- Author: Polly Nelson
- Editor: Noni Todd
New Zealand Tea Tree
By Polly Nelson UCCE Master Gardener
Leptospermum scoparium; Myrtaceae
Planting Zone: 14-24 (Sunset)
Size of plant: height 6-15 feet; spread 3-6 feet
Bloom description and season: ½-1” single or double showy flowers in red, pink or white petals surround a hard center cone that matures into a woody capsule that remains on tree long after petals drop. Profuse blooms in spring, some visible into summer.
Exposure: Full sun
Pruning needs: Minimal. Thin growth to shape while young; avoid pruning bare wood as new growth is unlikely. Older, bare-based or overgrown shrubs can be trimmed into small trees.

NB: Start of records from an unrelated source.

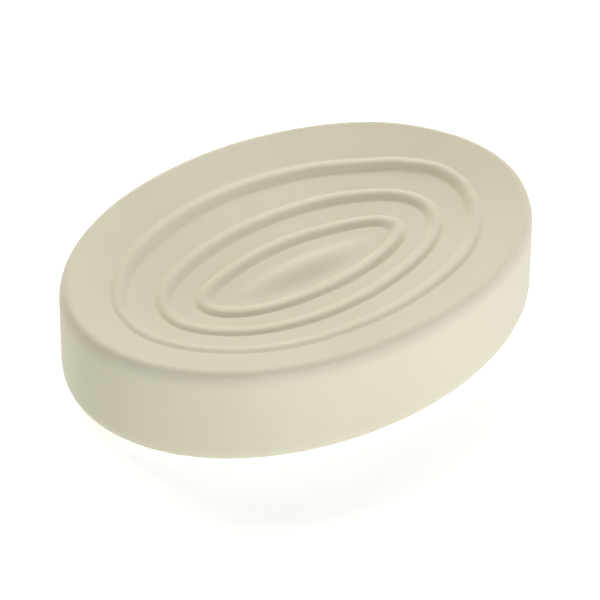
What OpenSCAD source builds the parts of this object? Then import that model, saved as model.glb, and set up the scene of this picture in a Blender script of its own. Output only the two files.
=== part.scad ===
// Oval soap dish: a matte ceramic body on four soft pads.
// The origin lies on the table under the middle of the dish. X runs along its length and Z is up.

/* [Body] */
// Length of the body over its foot
dish_l = 135; // [120:1:150]
// Width of the body over its foot
dish_w = 96.2; // [90:0.1:106]
// Height of the body from its foot to the top of its rim
dish_h = 28; // [26:0.5:32]
// How far the wall leans in between the foot and the rim
wall_lean = 1.5; // [0:0.1:2.5]
// Rounding of the rim's outer edge
rim_round = 2.7; // [1.5:0.1:4.5]
// Rounding of the foot's outer edge
foot_round = 5.5; // [3:0.1:6.5]

/* [Bowl] */
// Depth of the bowl below the top of the rim, without its mound
bowl_depth = 11.3; // [9:0.1:13]
// Slope of the bowl just inside the rim, in degrees
rim_slope = 27; // [24:0.5:32]
// Rounding of the rim's inner edge
rim_inner_round = 1; // [0.5:0.1:3]

/* [Ridges] */
// Gap between the end of the dish and the outer ridge's crest
outer_ridge_end = 15; // [13:0.1:17]
// Gap between the side of the dish and the outer ridge's crest
outer_ridge_side = 16.3; // [15:0.1:18]
// Gap at the ends between the crests of the outer and the middle ridge
middle_ridge_end = 11.3; // [10:0.1:12.5]
// Gap at the sides between the crests of the outer and the middle ridge
middle_ridge_side = 11.4; // [10.5:0.1:12.5]
// Gap at the ends between the crests of the middle and the inner ridge
inner_ridge_end = 10.7; // [9:0.1:12]
// Gap at the sides between the crests of the middle and the inner ridge
inner_ridge_side = 9.7; // [9:0.1:10.5]
// Height of the outer ridge above the bowl
outer_ridge_h = 1.6; // [0.8:0.1:2.5]
// Height of the middle ridge above the bowl
middle_ridge_h = 1.8; // [0.8:0.1:2.5]
// Height of the inner ridge above the bowl
inner_ridge_h = 1.8; // [0.8:0.1:2.5]
// Width of the outer ridge at its base
outer_ridge_w = 9.1; // [7:0.1:10]
// Width of the middle ridge at its base
middle_ridge_w = 8.1; // [6:0.1:9]
// Width of the inner ridge at its base
inner_ridge_w = 8.2; // [6:0.1:9]
// Share of a ridge's width that lies outside its crest
outer_flank_share = 0.44; // [0.4:0.01:0.5]
// How sharp the crests of the ridges are: 1 is a plain wave
ridge_peak = 1.8; // [1:0.1:3]
// How pointed the ends of the outer ridge are: 1 is a plain oval
outer_ridge_tip = 1.07; // [0.9:0.01:1.2]
// How pointed the ends of the middle ridge are: 1 is a plain oval
middle_ridge_tip = 1; // [0.9:0.01:1.2]
// How pointed the ends of the inner ridge are: 1 is a plain oval
inner_ridge_tip = 1.03; // [0.9:0.01:1.3]
// Length of the mound in the middle
mound_l = 49.5; // [40:0.5:54]
// Gap at the sides between the inner ridge's base and the mound
mound_gap = 0.2; // [0.1:0.1:1.5]
// How pointed the ends of the mound are: 1 is a plain oval
mound_tip = 1.2; // [0.9:0.05:1.5]
// Height of the mound above the bowl
mound_h = 2.3; // [1:0.1:3]

/* [Underside] */
// Thickness of the ceramic under the bowl, measured upright
floor_t = 7; // [5:0.5:8]
// Lean of the hollow's wall, from the foot in to its roof
hollow_lean = 1; // [0.5:0.1:2]
// Rounding where the hollow's wall meets its roof
hollow_round = 4; // [2:0.5:5]
// Rounding of the foot's inner edge
foot_inner_round = 1; // [0.5:0.1:1.5]

/* [Pads] */
// Diameter of a pad
pad_d = 8; // [6:0.1:9]
// Thickness of a pad
pad_t = 2; // [1.5:0.1:3]
// How far a pad stands out under the foot
pad_stand = 0.8; // [0.4:0.1:1.2]
// Rounding of a pad's lower edge
pad_round = 0.4; // [0.2:0.1:0.6]
// Clearance round a pad in its seat
pad_clear = 0.2; // [0.1:0.05:0.4]
// Flat left on the foot on each side of a pad's seat
pad_margin = 0.4; // [0.2:0.1:1]
// Angle of the pads from the length of the dish, seen from above
pad_angle = 42; // [30:1:60]

/* [Hidden] */

// Sides of every oval, and steps along each stretch of the section
sides = 84;
rim_steps = 8;
band_steps = 3;
flank_steps = 5;
valley_steps = 2;
mound_steps = 5;
foot_steps = 4;
edge_steps = 2;
fillet_steps = 4;
roof_steps = 4;
// Number of facets round a pad and its seat
$fn = 64;
// Overrun of every cut
overrun = 0.5;

half_l = dish_l / 2;
half_w = dish_w / 2;

// Rim: the crest is its highest line, and the bowl begins where the inner rounding has the bowl's slope
crest_inset = wall_lean + rim_round;
bowl_inset = crest_inset + rim_inner_round * sin(rim_slope);
bowl_edge_drop = rim_inner_round * (1 - cos(rim_slope));
bowl_reach = half_w - bowl_inset;
bowl_sag = bowl_depth - bowl_edge_drop;
// The exponent that gives the bowl its slope at the rim: 2 is a parabola
bowl_power = tan(rim_slope) * bowl_reach / bowl_sag;

// Ridges, from the outside in
ridge_side = [
    outer_ridge_side,
    outer_ridge_side + middle_ridge_side,
    outer_ridge_side + middle_ridge_side + inner_ridge_side
];
ridge_end = [
    outer_ridge_end,
    outer_ridge_end + middle_ridge_end,
    outer_ridge_end + middle_ridge_end + inner_ridge_end
];
ridge_h = [outer_ridge_h, middle_ridge_h, inner_ridge_h];
ridge_base = [outer_ridge_w, middle_ridge_w, inner_ridge_w];
// The outer and the inner foot of each ridge
ridge_out = [for (i = [0 : 2]) ridge_side[i] - ridge_base[i] * outer_flank_share];
ridge_in = [for (i = [0 : 2]) ridge_side[i] + ridge_base[i] * (1 - outer_flank_share)];
mound_side = ridge_in[2] + mound_gap;
mound_half_w = half_w - mound_side;

// Foot: wide enough for the seats of the pads
seat_d = pad_d + 2 * pad_clear;
seat_h = pad_t - pad_stand;
foot_w = foot_round + pad_margin + seat_d + pad_margin + foot_inner_round;
pad_inset = foot_round + pad_margin + seat_d / 2;
hollow_inset = foot_w + hollow_lean;

// Inset at the ends that goes with an inset at the sides, on the top of the dish
inset_pairs = [
    [crest_inset, crest_inset],
    [ridge_side[0], ridge_end[0]],
    [ridge_side[1], ridge_end[1]],
    [ridge_side[2], ridge_end[2]],
    [mound_side, half_l - mound_l / 2],
    [half_w, half_l]
];
function end_inset(side) = lookup(side, inset_pairs);

// How pointed the ends of a row are, by its inset at the sides: the rim is a plain oval
rim_tip = 1;
tip_pairs = [
    [crest_inset, rim_tip],
    [ridge_side[0], outer_ridge_tip],
    [ridge_side[1], middle_ridge_tip],
    [ridge_side[2], inner_ridge_tip],
    [mound_side, mound_tip]
];
function tip(side) = lookup(side, tip_pairs);

// Height above the foot of the bare bowl, its slope, and the ridges and the mound that stand on it
function bowl_share(side) = max(0, (half_w - side) / bowl_reach);
function bowl_z(side) = dish_h - bowl_edge_drop - bowl_sag * (1 - pow(bowl_share(side), bowl_power));
function bowl_slope(side) = atan(tan(rim_slope) * pow(bowl_share(side), bowl_power - 1));
function swell(share) = abs(share) < 1 ? (1 + cos(180 * share)) / 2 : 0;
function ridge_z(side, i) =
    let (gap = ridge_side[i] - side)
    let (flank = gap > 0 ? ridge_side[i] - ridge_out[i] : ridge_in[i] - ridge_side[i])
    ridge_h[i] * pow(swell(gap / flank), ridge_peak);
function mound_z(side) = mound_h * swell((half_w - side) / mound_half_w);
function relief_z(side) = ridge_z(side, 0) + ridge_z(side, 1) + ridge_z(side, 2) + mound_z(side);
function top_z(side) = bowl_z(side) + relief_z(side);

// Even steps from one value up to, but not including, another
function span(from, to, steps) = [for (i = [0 : steps - 1]) from + (to - from) * i / steps];

// The section of the body as rows of [inset at the ends, inset at the sides, height above the foot, tip]
function row_at(side, z) = [end_inset(side), side, z, tip(side)];
function even_row(inset, z) = [inset, inset, z, rim_tip];
function ridge_span(i) = concat(
    span(ridge_out[i], ridge_side[i], flank_steps),
    span(ridge_side[i], ridge_in[i], flank_steps)
);
top_sides = concat(
    span(bowl_inset, ridge_out[0], band_steps),
    ridge_span(0),
    span(ridge_in[0], ridge_out[1], valley_steps),
    ridge_span(1),
    span(ridge_in[1], ridge_out[2], valley_steps),
    ridge_span(2),
    [ridge_in[2]],
    span(mound_side, half_w, mound_steps)
);

// The rim, from the bowl over the crest and down to the wall
rim_rows = concat(
    [
        for (i = [1 : edge_steps - 1])
            let (a = rim_slope * (1 - i / edge_steps))
            let (side = crest_inset + rim_inner_round * sin(a))
            row_at(side, dish_h - rim_inner_round * (1 - cos(a)))
    ],
    [
        for (a = span(0, 90, rim_steps))
            even_row(crest_inset - rim_round * sin(a), dish_h - rim_round * (1 - cos(a)))
    ],
    [even_row(wall_lean, dish_h - rim_round)]
);

// The foot, from the wall to the hollow
foot_rows = concat(
    [
        for (a = span(0, 90, foot_steps))
            even_row(foot_round * (1 - cos(a)), foot_round * (1 - sin(a)))
    ],
    [even_row(foot_round, 0)],
    [
        for (a = span(0, 90, edge_steps))
            even_row(foot_w - foot_inner_round * (1 - sin(a)), foot_inner_round * (1 - cos(a)))
    ],
    [even_row(foot_w, foot_inner_round)]
);

// The roof of the hollow follows the bowl, and its fillet ends at the roof's own slope
function roof_z(side) = bowl_z(side) - floor_t;
roof_slope = bowl_slope(hollow_inset + hollow_round);
roof_inset = hollow_inset + hollow_round * (1 + sin(roof_slope));
fillet_z = roof_z(roof_inset) - hollow_round * cos(roof_slope);
hollow_rows = concat(
    [
        for (a = span(0, 90 + roof_slope, fillet_steps))
            even_row(hollow_inset + hollow_round * (1 - cos(a)), fillet_z + hollow_round * sin(a))
    ],
    [even_row(roof_inset, roof_z(roof_inset))],
    [
        for (i = [1 : roof_steps - 1])
            let (side = roof_inset + (half_w - roof_inset) * i / roof_steps)
            row_at(side, roof_z(side))
    ]
);

body_rows = concat(
    [for (i = [len(top_sides) - 1 : -1 : 0]) row_at(top_sides[i], top_z(top_sides[i]))],
    rim_rows,
    foot_rows,
    hollow_rows
);

// Points of one row, all the way round
function row_points(row) = [
    for (k = [0 : sides - 1])
        let (a = 360 * k / sides)
        let (across = sign(sin(a)) * pow(abs(sin(a)), row[3]))
        [(half_l - row[0]) * cos(a), (half_w - row[1]) * across, row[2]]
];

// A closed skin through rows that run from a top centre over the outside to a bottom centre
module skin(rows, top, bottom) {
    points = concat(
        [[0, 0, top]],
        [for (row = rows) each row_points(row)],
        [[0, 0, bottom]]
    );
    last = len(rows) - 1;
    function at(j, k) = 1 + j * sides + k % sides;
    faces = concat(
        [for (k = [0 : sides - 1]) [0, at(0, k + 1), at(0, k)]],
        [
            for (j = [0 : last - 1], k = [0 : sides - 1])
                each [
                    [at(j, k), at(j, k + 1), at(j + 1, k + 1)],
                    [at(j, k), at(j + 1, k + 1), at(j + 1, k)]
                ]
        ],
        [for (k = [0 : sides - 1]) [len(points) - 1, at(last, k), at(last, k + 1)]]
    );
    polyhedron(points, faces, convexity = 8);
}

// Moves its children to a pad's place: right is +1 or -1 along X, back is +1 or -1 along Y
module at_pad(right, back) {
    x = (half_l - pad_inset) * cos(pad_angle);
    y = (half_w - pad_inset) * sin(pad_angle);
    translate([right * x, back * y, 0]) children();
}

// The ceramic body, with a round blind seat in its foot for each pad
module dish_body() {
    color([0.89, 0.87, 0.80])
    difference() {
        translate([0, 0, pad_stand]) skin(body_rows, top_z(half_w), roof_z(half_w));
        for (right = [-1, 1], back = [-1, 1])
            at_pad(right, back)
                translate([0, 0, pad_stand - overrun])
                    cylinder(d = seat_d, h = seat_h + overrun);
    }
}

// A soft round pad, seated against the roof of its seat, with its lower edge rounded
module pad(right, back) {
    color([0.80, 0.80, 0.77])
    at_pad(right, back)
        rotate_extrude() {
            translate([0, pad_round]) square([pad_d / 2, pad_t - pad_round]);
            square([pad_d / 2 - pad_round, pad_round]);
            translate([pad_d / 2 - pad_round, pad_round])
                intersection() {
                    circle(r = pad_round);
                    translate([0, -pad_round]) square(pad_round);
                }
        }
}

module pad_front_left() { pad(-1, -1); }
module pad_front_right() { pad(1, -1); }
module pad_back_left() { pad(-1, 1); }
module pad_back_right() { pad(1, 1); }

dish_body();
pad_front_left();
pad_front_right();
pad_back_left();
pad_back_right();
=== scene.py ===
"""Dresses the oval soap dish: the sanded ceramic body, its four soft pads, and the stage round them."""

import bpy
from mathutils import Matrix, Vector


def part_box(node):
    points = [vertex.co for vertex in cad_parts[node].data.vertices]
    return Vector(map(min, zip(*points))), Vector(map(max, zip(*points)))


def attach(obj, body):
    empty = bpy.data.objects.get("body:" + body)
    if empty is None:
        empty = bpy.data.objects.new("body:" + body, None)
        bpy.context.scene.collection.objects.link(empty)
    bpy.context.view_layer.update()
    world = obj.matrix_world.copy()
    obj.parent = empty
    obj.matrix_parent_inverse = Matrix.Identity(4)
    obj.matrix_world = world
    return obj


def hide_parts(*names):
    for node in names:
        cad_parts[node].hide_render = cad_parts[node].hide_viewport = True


bl_info = {
    "name": "Oval Soap Dish",
    "version": (1, 0, 0),
    "blender": (4, 5, 0),
    "location": "View3D > Sidebar > Soap Dish",
    "description": "Builds a ridged oval soap dish in matte ceramic, with its pads and a pale stage",
    "category": "Object",
}

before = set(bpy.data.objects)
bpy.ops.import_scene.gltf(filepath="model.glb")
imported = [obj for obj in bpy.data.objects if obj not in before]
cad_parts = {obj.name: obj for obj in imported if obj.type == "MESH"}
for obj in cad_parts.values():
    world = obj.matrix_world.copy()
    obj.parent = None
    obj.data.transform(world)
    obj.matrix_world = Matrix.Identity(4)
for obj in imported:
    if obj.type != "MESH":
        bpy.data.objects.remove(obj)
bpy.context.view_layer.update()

import math
from collections import namedtuple

import bmesh
import bpy
from bpy.props import FloatProperty, FloatVectorProperty, IntProperty, PointerProperty
from mathutils import Matrix, Vector

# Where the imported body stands, and how large it is
BODY_LOW, BODY_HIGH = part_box("dish_body")
PAD_NODES = ("pad_front_left", "pad_front_right", "pad_back_left", "pad_back_right")
ROOT = "root"
MM_PER_METRE = 1000


def length_prop(name, description, default):
    """A size in metres, shown with its unit."""
    return FloatProperty(name=name, description=description, default=default, min=0.0, unit="LENGTH",
                         subtype="DISTANCE", precision=5)


def share_prop(name, description, default):
    """A plain number without a unit."""
    return FloatProperty(name=name, description=description, default=default, min=0.0)


def colour_prop(name, description, default):
    """A plain linear colour."""
    return FloatVectorProperty(name=name, description=description, default=default, size=3, min=0.0,
                               max=1.0, subtype="COLOR")


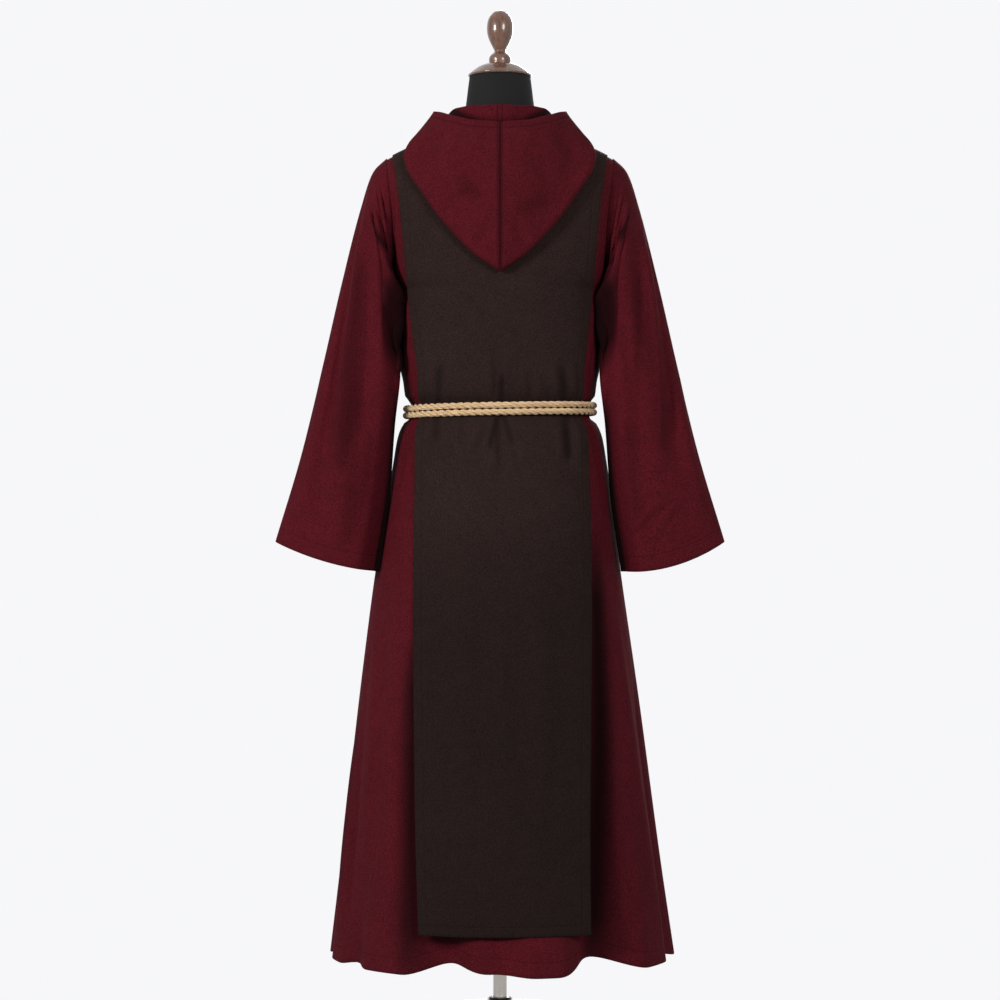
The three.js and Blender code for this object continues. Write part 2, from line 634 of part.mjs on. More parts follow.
function tailPoint(hand, height) {
  const x = hand * TAIL.spread * (1 + 2.2 * (1 - height / WAIST));
  const lift = SCAPULAR_LIFT + SEAM + ROPE.radius + 0.4;
  return lifted((at, rise) => form(FRONT, turnAtX(at, rise), rise), x, height, lift, [1, 2]);
}

function tailEnd(hand) {
  return hand < 0 ? TAIL.end.left : TAIL.end.right;
}

function tail(hand) {
  const top = knotCentre.z - KNOT.z - 7;
  const count = 18;
  const points = Array.from({ length: count + 1 }, (_, i) => {
    const height = THREE.MathUtils.lerp(top, tailEnd(hand), i / count);
    const point = tailPoint(hand, height);
    // It leaves the knot and settles against the scapular.
    point.y = Math.max(point.y, knotCentre.y - 3 - 0.12 * (top - height));
    return point;
  });
  return tube(points, 24, ROPE.radius);
}

function ellipsoid(half) {
  return new THREE.SphereGeometry(1, 12, 8).rotateX(Math.PI / 2).scale(half.x, half.y, half.z);
}

// ---- Dress form and stand ----
// Above the waist the form is the tunic's own grid moved in, and below it has hips of its own.
function torso() {
  const inset = (side) => {
    const rises = (i) => tunicRises(side)(i).filter((rise) => rise > WAIST - 30);
    return movedOut(panelGrid(side, rises), -CLOTH - FORM_GAP, { flip: side === FRONT, settle: inShoulderPlane });
  };
  const [back, front] = [inset(BACK), inset(FRONT)];
  const above = back.map((row, j) => {
    const ring = [...row, ...front[j].reverse()];
    ring.forEach((p, i) => p.setY(i < row.length ? Math.min(p.y, -0.4) : Math.max(p.y, 0.4)));
    return ring;
  });
  const hips = FORM_HIPS.map(({ at, half, back: depthBack, front: depthFront }) =>
    above[0].map((_, i, ring) => {
      const share = ((i + 0.5) / ring.length) * 2 * Math.PI;
      const depth = share < Math.PI ? depthBack : depthFront;
      return vector(-half * Math.cos(share), -depth * Math.sin(share), at);
    }),
  );
  const body = toManifold(loft([...hips, ...above]));
  const neck = toManifold(lathe([[0, NECK[0][1]], ...NECK, [0, NECK.at(-1)[1]]], 24));
  return fromManifold(body.add(neck));
}

function neckCap() {
  return lathe([[0, CAP[0][1]], ...CAP, [0, CAP.at(-1)[1]]], 24);
}

function finial() {
  return lathe([[0, FINIAL[0][1]], ...FINIAL, [0, FINIAL.at(-1)[1]]], 20);
}

function pole() {
  const bottom = PLATE.height + SEAM;
  const length = FORM_BOTTOM - SEAM - bottom;
  return new THREE.CylinderGeometry(POLE_RADIUS, POLE_RADIUS, length, 20)
    .rotateX(Math.PI / 2)
    .translate(0, 0, bottom + length / 2);
}

function basePlate() {
  const { radius, height, bevel } = PLATE;
  return lathe(
    [
      [0, 0],
      [radius, 0],
      [radius, height - bevel],
      [radius - bevel, height],
      [0, height],
    ],
    48,
  );
}

function baseHub() {
  const bottom = PLATE.height + SEAM;
  const top = bottom + HUB.height;
  const bore = POLE_RADIUS + SEAM;
  const corner = [0, 30, 60, 90].map((degrees) => [
    HUB.radius - HUB.round * (1 - Math.cos(radians(degrees))),
    top - HUB.round * (1 - Math.sin(radians(degrees))),
  ]);
  return lathe([[bore, bottom], [HUB.radius, bottom], ...corner, [bore, top], [bore, bottom]], 24);
}

// ---- Assembly ----
const habit = new THREE.Group();

function piece(name, geometry, material, place) {
  const mesh = new THREE.Mesh(geometry, material);
  mesh.name = name;
  if (place) mesh.position.copy(place);
  habit.add(mesh);
}

piece("tunic_back", tunicPanel(BACK), WOOL_RED);
piece("tunic_front", tunicPanel(FRONT), WOOL_RED);
piece("scapular_back", scapularPanel(BACK), WOOL_BROWN);
piece("scapular_front", scapularPanel(FRONT), WOOL_BROWN);
for (const [name, hand] of [
  ["left", -1],
  ["right", 1],
]) {
  piece(`sleeve_${name}`, sleeve(hand), WOOL_RED);
  piece(`hood_${name}`, hood(hand), WOOL_RED);
  piece(`belt_tail_${name}`, tail(hand), COTTON_ROPE);
  const end = tailPoint(hand, tailEnd(hand) - END_KNOT.z - SEAM);
  end.y += END_KNOT.y - ROPE.radius;
  piece(`belt_end_knot_${name}`, ellipsoid(END_KNOT), COTTON_ROPE, end);
}
piece("belt_upper_turn", beltTurn(ROPE.pitch / 2), COTTON_ROPE);
piece("belt_lower_turn", beltTurn(-ROPE.pitch / 2), COTTON_ROPE);
piece("belt_knot", ellipsoid(KNOT), COTTON_ROPE, knotCentre);
piece("form_torso", torso(), JERSEY);
piece("neck_cap", neckCap(), WOOD);
piece("finial", finial(), WOOD);
piece("pole", pole(), CHROME);
piece("base_hub", baseHub(), CHROME);
piece("base_plate", basePlate(), CHROME);

export default habit;
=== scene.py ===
"""The looks of a monk's habit on a limbless dress form. Sizes are millimetres until a mesh is made.
-Y is the wearer's back, +Y the front, and -X the wearer's left."""
import math
from functools import partial

import bmesh
import bpy
import numpy as np
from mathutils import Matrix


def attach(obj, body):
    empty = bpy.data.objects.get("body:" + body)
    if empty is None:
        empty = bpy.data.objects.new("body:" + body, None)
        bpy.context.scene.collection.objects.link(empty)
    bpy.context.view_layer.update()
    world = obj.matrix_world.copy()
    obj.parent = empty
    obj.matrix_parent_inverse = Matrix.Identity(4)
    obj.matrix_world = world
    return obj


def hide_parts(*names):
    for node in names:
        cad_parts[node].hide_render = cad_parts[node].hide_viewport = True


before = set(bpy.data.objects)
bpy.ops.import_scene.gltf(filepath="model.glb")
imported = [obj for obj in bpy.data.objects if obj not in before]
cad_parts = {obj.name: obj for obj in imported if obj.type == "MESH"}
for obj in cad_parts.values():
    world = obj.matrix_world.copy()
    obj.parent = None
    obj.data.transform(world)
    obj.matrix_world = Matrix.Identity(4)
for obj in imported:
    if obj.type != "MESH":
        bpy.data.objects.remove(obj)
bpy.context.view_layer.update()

# ---- Camera, floor and light ----
CAMERA_HEIGHT = 0.93
CAMERA_DISTANCE = 4.5
FRAME_WIDTH = 1.77  # metres across the picture at the pole

scene = bpy.context.scene
camera = bpy.data.objects.new("camera", bpy.data.cameras.new("camera"))
camera.location = (0, -CAMERA_DISTANCE, CAMERA_HEIGHT)
camera.rotation_euler = (math.pi / 2, 0, 0)
camera.data.sensor_width = 36
camera.data.lens = 36 * CAMERA_DISTANCE / FRAME_WIDTH
camera.data.clip_end = 200
scene.collection.objects.link(camera)
scene.camera = camera
scene.view_settings.view_transform = "Standard"

WORLD_LIGHT = 0.13
BACKDROP = (0.93, 0.93, 0.947, 1)
FLOOR_WIDTH, DOME_RADIUS = 70, 36
LAMPS = [
    # name, place, aim, size, watts
    ("key", (-3.3, -3.1, 2.3), (0, 0, 0.95), 1.1, 152),
    ("fill", (2.4, -4.0, 2.5), (0, 0, 1.0), 1.4, 98),
    ("front", (0.8, 4.3, 2.6), (0, 0, 1.0), 1.8, 115),
]

# ---- The garment's sizes, as the solids have them ----
CLOTH = 2.2
SEAM = 0.3
SQUARE_WITHIN = 8
LAY = 0.5
TUNIC_SINK = 5  # how far the tunic sinks where the scapular covers it
SINK_FADE = 40
BACK, FRONT = -1, 1
HEM_SIDE = 131
HEM_IN_TROUGH = 0.42
RIDGE = 1588
SHOULDER = 1430
UNDERARM = 1300
WAIST = 1088
SCAPULAR_BOTTOM = 199
SCAPULAR_LIFT = LAY + CLOTH
HOOD_LIFT = SCAPULAR_LIFT + 3.2
TUNIC_NECK = {"half": 86, "back": 76, "front": 90}
SCAPULAR_NECK = {"half": 104, "back": 92, "front": 103}
MIDDLE_COLUMNS = 10
FLANK_COLUMNS = 6
COLUMNS = MIDDLE_COLUMNS + 2 * FLANK_COLUMNS
UNSTITCHED = 500.0  # a distance from a stitched edge that no stitch line has


def table(columns, *rows):
    """A table's columns by name."""
    return {name: np.array([row[i] for row in rows], float) for i, name in enumerate(columns.split())}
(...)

Water needs: Minimal once established, depending on soil, sun, wind conditions and winter rainfall. Water to a depth of two inches in summer for the first two years.
Description: Long-lived evergreen ornamental shrub originally from Australia and New Zealand, used by natives as a source of Vitamin C (brewed tea, beer), medicine, essential oils and honey. Thrives in coastal conditions; tolerates poor soil but well-drained soil that is slightly acidic. Feed annually with 12-12-12 fertilizer (half-strength to prevent root burn) in early spring before new growth appears; water in thoroughly. Add mulch to suppress weeds and decrease water evaporation. The Tea Tree works well in containers, coastal and rock gardens, and as a border, while considering the space needed for a full-grown tree. Bees, butterflies and birds are attracted to the slightly fragrant foliage, and it is deer resistant. Overall, the plant is pest-resistant, but may be susceptible to scale and thrips.